2011 and December 31, 2010, the potential credit loss associated with these securities was $70,000, which the Company deemed other-than-temporary and had recorded in other expense in its Condensed Consolidated Statement of Operations during 2009.

Unless a rights offering or other similar offer is made to redeem at par and accepted by the Company, the Company intends to hold the balance of these investments through successful auctions at par, which the Company believes could take approximately 2.0 years.

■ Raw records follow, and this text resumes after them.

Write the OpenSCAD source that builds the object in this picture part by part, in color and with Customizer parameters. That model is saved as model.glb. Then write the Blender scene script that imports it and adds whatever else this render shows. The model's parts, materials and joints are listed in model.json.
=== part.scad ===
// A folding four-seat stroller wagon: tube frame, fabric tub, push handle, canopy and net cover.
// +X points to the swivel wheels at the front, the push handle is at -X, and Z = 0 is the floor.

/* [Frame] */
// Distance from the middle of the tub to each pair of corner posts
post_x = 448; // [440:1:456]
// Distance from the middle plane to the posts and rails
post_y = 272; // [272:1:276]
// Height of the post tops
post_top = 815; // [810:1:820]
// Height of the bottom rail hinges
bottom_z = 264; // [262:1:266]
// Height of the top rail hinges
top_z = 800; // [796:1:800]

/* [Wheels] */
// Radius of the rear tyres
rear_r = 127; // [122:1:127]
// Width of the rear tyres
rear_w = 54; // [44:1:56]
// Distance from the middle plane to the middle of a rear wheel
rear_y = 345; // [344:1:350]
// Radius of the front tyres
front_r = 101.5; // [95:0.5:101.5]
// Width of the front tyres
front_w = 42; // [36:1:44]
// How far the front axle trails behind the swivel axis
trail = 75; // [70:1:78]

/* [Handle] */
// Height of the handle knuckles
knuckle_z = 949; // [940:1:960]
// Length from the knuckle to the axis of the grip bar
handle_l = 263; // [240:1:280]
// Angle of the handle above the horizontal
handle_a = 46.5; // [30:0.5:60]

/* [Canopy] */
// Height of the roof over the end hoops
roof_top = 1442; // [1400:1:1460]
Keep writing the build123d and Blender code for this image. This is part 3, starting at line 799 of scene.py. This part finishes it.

The valuation of the auction-rate securities is subject to fluctuations in the future, which will depend on many factors, including the collateral quality, potential to be called or restructured, underlying final maturity, insurance guaranty, liquidity and market conditions, among others. To determine the fair value of the auction-rate securities at December 31, 2010, March 31, 2011, June 30, 2011 and September 30, 2011, the Company used a discounted cash flow model, for which there are three valuation parameters, including time-to-liquidity, discount rate and expected return. The following are the values used in the discounted cash flow model:

 
December 31, 2010
March 31, 2011
June 30, 2011
September 30, 2011
Time-to-Liquidity
24 months
24 months
24 months
24 months
Expected Return (Based on the 2-year treasury rate, plus a contractual penalty rate)
2.9%
3.3%
2.5%
1.8%
Discount Rate (Based on the 2-year LIBOR, the cost of debt and a liquidity risk premium)
4.1% - 8.9%, depending on the credit-rating of the security
4.5% - 9.3%, depending on the credit-rating of the security
3.8% - 8.6%, depending on the credit-rating of the security
2.9% - 7.7%, depending on the credit-rating of the security

If the auctions continue to fail, the liquidity of the Company’s investment portfolio may be negatively impacted and the value of its investment portfolio could decline.